### Stored data
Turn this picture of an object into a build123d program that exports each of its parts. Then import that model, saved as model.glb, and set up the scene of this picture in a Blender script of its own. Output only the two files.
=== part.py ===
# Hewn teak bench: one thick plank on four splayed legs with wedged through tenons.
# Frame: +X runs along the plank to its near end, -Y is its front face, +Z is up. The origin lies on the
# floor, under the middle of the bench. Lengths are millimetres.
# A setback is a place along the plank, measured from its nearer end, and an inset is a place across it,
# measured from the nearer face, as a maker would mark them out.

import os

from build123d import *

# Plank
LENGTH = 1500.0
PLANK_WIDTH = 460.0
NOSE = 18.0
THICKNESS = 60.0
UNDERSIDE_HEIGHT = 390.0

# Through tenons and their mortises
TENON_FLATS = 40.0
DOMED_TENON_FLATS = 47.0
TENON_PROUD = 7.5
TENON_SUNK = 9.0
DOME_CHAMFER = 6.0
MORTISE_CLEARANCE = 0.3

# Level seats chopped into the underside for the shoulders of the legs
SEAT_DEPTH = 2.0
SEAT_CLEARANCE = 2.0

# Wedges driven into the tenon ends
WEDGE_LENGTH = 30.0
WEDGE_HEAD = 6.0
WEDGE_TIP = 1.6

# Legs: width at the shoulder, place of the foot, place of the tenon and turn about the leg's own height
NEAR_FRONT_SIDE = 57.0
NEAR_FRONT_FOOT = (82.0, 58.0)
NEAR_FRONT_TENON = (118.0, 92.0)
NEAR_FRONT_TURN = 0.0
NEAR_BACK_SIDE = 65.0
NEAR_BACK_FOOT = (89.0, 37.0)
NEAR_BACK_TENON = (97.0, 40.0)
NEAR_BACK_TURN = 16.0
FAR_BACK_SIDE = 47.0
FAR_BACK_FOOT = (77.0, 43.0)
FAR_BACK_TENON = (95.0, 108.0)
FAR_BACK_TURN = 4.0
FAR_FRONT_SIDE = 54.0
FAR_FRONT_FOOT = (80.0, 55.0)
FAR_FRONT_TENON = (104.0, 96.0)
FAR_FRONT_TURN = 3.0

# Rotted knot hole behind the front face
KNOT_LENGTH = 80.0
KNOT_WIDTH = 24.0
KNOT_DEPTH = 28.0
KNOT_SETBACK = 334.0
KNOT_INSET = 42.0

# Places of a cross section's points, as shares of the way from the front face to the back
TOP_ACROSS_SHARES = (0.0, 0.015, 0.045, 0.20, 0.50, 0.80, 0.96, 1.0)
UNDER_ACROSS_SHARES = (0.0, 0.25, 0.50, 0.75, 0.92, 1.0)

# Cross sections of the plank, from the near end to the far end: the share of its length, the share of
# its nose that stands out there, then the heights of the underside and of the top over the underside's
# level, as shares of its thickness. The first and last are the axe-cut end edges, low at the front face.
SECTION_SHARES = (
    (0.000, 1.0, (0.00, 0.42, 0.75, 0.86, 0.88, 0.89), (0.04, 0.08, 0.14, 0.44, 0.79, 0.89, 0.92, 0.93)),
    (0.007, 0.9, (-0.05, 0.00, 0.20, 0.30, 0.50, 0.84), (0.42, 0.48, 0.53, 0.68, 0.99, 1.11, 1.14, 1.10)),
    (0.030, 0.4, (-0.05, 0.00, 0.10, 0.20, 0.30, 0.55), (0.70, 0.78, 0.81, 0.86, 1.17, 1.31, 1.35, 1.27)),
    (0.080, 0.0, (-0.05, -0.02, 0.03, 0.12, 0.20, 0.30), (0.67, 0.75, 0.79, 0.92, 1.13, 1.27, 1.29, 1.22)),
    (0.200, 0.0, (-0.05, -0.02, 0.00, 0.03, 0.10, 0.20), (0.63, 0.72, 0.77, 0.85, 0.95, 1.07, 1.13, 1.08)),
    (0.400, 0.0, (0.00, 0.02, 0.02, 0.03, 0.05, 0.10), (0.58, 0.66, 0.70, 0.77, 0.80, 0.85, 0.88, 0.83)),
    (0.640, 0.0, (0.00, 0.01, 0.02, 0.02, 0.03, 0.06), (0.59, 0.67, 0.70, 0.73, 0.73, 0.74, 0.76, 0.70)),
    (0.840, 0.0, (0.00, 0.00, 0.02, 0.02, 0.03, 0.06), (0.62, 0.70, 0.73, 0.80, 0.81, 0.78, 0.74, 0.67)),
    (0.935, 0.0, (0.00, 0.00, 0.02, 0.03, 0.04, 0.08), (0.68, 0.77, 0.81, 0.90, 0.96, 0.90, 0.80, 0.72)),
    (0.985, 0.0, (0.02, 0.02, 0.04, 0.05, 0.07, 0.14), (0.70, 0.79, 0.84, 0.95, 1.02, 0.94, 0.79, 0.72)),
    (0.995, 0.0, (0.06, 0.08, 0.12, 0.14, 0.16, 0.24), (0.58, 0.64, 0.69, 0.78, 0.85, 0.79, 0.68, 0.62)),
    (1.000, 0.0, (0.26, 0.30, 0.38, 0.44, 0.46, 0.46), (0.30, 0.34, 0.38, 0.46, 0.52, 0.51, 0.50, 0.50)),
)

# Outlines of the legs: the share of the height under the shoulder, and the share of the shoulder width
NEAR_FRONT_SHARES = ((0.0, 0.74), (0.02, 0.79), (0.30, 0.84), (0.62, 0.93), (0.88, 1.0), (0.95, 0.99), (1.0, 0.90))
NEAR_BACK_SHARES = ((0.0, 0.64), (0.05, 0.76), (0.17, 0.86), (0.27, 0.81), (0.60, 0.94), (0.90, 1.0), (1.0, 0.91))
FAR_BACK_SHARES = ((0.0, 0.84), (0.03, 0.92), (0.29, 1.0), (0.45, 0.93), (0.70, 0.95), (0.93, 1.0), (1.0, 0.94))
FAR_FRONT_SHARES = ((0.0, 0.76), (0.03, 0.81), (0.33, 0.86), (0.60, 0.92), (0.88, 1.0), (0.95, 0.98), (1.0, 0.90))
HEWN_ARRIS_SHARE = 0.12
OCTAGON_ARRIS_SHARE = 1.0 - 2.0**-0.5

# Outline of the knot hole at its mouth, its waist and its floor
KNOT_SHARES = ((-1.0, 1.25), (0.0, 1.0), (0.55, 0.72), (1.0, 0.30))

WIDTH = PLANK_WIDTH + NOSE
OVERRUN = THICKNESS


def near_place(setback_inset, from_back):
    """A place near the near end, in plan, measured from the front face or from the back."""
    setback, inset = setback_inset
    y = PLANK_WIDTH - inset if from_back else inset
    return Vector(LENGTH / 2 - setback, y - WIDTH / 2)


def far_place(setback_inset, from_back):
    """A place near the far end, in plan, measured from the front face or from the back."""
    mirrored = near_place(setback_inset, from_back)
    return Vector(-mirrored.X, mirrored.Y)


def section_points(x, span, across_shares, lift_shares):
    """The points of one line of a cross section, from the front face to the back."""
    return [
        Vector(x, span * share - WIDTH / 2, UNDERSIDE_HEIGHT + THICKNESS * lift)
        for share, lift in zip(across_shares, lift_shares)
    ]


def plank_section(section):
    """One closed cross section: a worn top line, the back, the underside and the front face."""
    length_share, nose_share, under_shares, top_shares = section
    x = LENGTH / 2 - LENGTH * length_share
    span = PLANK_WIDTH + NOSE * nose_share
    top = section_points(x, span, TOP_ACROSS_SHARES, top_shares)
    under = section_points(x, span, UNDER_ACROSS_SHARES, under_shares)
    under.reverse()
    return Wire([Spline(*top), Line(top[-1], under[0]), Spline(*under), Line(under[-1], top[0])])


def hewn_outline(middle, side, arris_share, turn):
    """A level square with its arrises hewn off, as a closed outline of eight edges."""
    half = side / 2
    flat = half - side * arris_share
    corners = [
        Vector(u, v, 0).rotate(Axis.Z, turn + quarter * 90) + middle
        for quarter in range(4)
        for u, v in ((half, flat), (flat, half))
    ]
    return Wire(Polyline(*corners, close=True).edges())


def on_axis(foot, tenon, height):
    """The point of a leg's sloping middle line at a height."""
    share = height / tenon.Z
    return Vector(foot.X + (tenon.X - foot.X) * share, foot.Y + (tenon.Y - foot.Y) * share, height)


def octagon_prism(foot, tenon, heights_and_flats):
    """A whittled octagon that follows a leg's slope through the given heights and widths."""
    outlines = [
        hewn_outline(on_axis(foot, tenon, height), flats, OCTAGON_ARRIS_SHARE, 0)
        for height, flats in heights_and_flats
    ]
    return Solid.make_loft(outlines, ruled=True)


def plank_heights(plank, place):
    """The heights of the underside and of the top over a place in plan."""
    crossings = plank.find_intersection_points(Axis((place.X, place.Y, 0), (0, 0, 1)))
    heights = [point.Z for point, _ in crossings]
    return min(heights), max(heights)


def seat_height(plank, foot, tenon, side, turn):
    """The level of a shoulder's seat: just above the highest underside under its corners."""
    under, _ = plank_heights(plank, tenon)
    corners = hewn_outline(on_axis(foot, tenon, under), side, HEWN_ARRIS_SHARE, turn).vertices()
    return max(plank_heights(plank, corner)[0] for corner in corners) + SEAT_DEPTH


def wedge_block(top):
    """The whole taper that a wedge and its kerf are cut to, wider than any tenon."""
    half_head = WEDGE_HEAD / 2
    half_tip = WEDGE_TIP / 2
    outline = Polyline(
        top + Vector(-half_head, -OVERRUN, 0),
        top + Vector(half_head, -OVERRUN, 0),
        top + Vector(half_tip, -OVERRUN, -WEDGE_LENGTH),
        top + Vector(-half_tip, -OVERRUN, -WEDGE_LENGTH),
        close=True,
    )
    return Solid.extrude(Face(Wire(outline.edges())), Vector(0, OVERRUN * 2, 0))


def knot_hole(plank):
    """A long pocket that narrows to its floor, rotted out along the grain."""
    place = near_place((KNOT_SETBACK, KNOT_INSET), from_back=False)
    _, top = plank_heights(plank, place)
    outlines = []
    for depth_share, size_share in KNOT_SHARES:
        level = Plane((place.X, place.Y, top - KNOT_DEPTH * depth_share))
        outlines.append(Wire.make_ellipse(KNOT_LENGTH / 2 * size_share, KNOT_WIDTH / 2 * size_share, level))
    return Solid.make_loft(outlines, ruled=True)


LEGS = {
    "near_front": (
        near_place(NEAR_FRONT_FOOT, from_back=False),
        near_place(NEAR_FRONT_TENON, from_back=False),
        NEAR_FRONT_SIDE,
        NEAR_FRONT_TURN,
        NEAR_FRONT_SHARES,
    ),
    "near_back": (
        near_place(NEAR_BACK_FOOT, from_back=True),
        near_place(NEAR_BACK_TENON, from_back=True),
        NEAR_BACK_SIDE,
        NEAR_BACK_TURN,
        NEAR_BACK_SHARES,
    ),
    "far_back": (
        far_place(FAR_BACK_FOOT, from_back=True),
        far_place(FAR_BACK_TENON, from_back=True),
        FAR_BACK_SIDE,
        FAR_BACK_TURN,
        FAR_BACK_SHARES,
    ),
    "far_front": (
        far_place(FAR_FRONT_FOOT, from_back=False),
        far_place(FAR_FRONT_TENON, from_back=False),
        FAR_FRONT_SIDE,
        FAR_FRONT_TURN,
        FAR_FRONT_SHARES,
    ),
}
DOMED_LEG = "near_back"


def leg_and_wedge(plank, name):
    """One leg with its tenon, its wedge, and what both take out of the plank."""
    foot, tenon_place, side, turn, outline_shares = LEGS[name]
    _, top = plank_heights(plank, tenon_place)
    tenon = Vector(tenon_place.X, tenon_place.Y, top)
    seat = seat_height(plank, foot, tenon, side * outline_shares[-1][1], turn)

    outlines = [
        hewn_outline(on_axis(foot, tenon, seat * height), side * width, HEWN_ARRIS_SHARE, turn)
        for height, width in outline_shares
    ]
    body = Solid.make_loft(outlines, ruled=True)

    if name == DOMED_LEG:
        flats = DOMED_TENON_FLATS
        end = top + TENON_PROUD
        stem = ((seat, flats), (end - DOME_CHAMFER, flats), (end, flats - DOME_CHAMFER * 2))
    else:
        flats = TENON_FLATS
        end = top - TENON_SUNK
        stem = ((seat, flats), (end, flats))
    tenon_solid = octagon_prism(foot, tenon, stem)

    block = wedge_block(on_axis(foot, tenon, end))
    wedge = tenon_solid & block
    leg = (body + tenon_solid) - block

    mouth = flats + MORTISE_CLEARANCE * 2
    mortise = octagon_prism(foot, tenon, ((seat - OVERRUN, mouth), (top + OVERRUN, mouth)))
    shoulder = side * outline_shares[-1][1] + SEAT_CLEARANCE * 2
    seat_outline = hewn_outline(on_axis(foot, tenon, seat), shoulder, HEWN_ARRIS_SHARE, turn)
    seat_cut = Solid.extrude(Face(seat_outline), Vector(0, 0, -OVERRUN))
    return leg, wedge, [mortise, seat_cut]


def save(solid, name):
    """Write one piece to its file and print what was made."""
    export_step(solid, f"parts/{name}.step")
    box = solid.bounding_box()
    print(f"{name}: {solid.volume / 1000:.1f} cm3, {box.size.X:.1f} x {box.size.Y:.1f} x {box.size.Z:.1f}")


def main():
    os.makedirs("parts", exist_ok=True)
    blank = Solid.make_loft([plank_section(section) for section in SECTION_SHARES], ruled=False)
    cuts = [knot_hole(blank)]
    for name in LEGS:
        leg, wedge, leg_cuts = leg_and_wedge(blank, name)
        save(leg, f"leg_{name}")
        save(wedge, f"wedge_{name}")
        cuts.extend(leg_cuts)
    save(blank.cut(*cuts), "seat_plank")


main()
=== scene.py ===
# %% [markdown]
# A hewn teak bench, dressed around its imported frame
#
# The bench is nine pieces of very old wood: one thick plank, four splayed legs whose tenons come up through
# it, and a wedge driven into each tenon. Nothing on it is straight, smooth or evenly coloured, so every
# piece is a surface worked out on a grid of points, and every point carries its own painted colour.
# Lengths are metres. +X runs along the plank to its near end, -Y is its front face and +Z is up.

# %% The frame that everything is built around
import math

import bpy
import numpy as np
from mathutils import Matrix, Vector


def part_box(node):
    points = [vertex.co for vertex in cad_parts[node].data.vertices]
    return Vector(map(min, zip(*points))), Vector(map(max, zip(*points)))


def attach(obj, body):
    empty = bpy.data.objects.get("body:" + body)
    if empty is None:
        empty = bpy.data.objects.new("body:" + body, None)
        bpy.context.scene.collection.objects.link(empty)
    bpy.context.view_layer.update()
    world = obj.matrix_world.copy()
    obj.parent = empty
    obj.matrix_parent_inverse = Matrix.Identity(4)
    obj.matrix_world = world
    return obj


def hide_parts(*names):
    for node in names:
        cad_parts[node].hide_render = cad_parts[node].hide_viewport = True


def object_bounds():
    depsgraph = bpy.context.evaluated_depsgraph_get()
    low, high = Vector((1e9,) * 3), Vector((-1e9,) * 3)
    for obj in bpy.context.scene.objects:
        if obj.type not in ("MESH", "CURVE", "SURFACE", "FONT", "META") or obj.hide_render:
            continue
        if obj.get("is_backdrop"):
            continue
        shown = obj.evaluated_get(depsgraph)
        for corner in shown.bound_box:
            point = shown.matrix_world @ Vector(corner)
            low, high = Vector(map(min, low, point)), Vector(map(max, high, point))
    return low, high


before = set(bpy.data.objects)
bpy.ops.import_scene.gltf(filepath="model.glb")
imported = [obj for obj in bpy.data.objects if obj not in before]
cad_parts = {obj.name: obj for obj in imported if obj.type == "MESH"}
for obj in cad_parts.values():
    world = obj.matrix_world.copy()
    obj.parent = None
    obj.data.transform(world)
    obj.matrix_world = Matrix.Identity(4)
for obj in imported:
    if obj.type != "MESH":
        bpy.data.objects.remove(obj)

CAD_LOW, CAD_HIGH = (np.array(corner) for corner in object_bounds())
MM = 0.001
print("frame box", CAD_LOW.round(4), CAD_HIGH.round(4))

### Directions
Transcribe each line of the data above, unaltered, from the one where "block = wedge_block(on_axis(foot, tenon, end))" appears to the one where "zip(*points))), Vector(map(max, zip(*points)))" appears, inclusive of both.

### Answer for the task
    block = wedge_block(on_axis(foot, tenon, end))
    wedge = tenon_solid & block
    leg = (body + tenon_solid) - block

    mouth = flats + MORTISE_CLEARANCE * 2
    mortise = octagon_prism(foot, tenon, ((seat - OVERRUN, mouth), (top + OVERRUN, mouth)))
    shoulder = side * outline_shares[-1][1] + SEAT_CLEARANCE * 2
    seat_outline = hewn_outline(on_axis(foot, tenon, seat), shoulder, HEWN_ARRIS_SHARE, turn)
    seat_cut = Solid.extrude(Face(seat_outline), Vector(0, 0, -OVERRUN))
    return leg, wedge, [mortise, seat_cut]


def save(solid, name):
    """Write one piece to its file and print what was made."""
    export_step(solid, f"parts/{name}.step")
    box = solid.bounding_box()
    print(f"{name}: {solid.volume / 1000:.1f} cm3, {box.size.X:.1f} x {box.size.Y:.1f} x {box.size.Z:.1f}")


def main():
    os.makedirs("parts", exist_ok=True)
    blank = Solid.make_loft([plank_section(section) for section in SECTION_SHARES], ruled=False)
    cuts = [knot_hole(blank)]
    for name in LEGS:
        leg, wedge, leg_cuts = leg_and_wedge(blank, name)
        save(leg, f"leg_{name}")
        save(wedge, f"wedge_{name}")
        cuts.extend(leg_cuts)
    save(blank.cut(*cuts), "seat_plank")


main()
=== scene.py ===
# %% [markdown]
# A hewn teak bench, dressed around its imported frame
#
# The bench is nine pieces of very old wood: one thick plank, four splayed legs whose tenons come up through
# it, and a wedge driven into each tenon. Nothing on it is straight, smooth or evenly coloured, so every
# piece is a surface worked out on a grid of points, and every point carries its own painted colour.
# Lengths are metres. +X runs along the plank to its near end, -Y is its front face and +Z is up.

# %% The frame that everything is built around
import math

import bpy
import numpy as np
from mathutils import Matrix, Vector


def part_box(node):
    points = [vertex.co for vertex in cad_parts[node].data.vertices]
    return Vector(map(min, zip(*points))), Vector(map(max, zip(*points)))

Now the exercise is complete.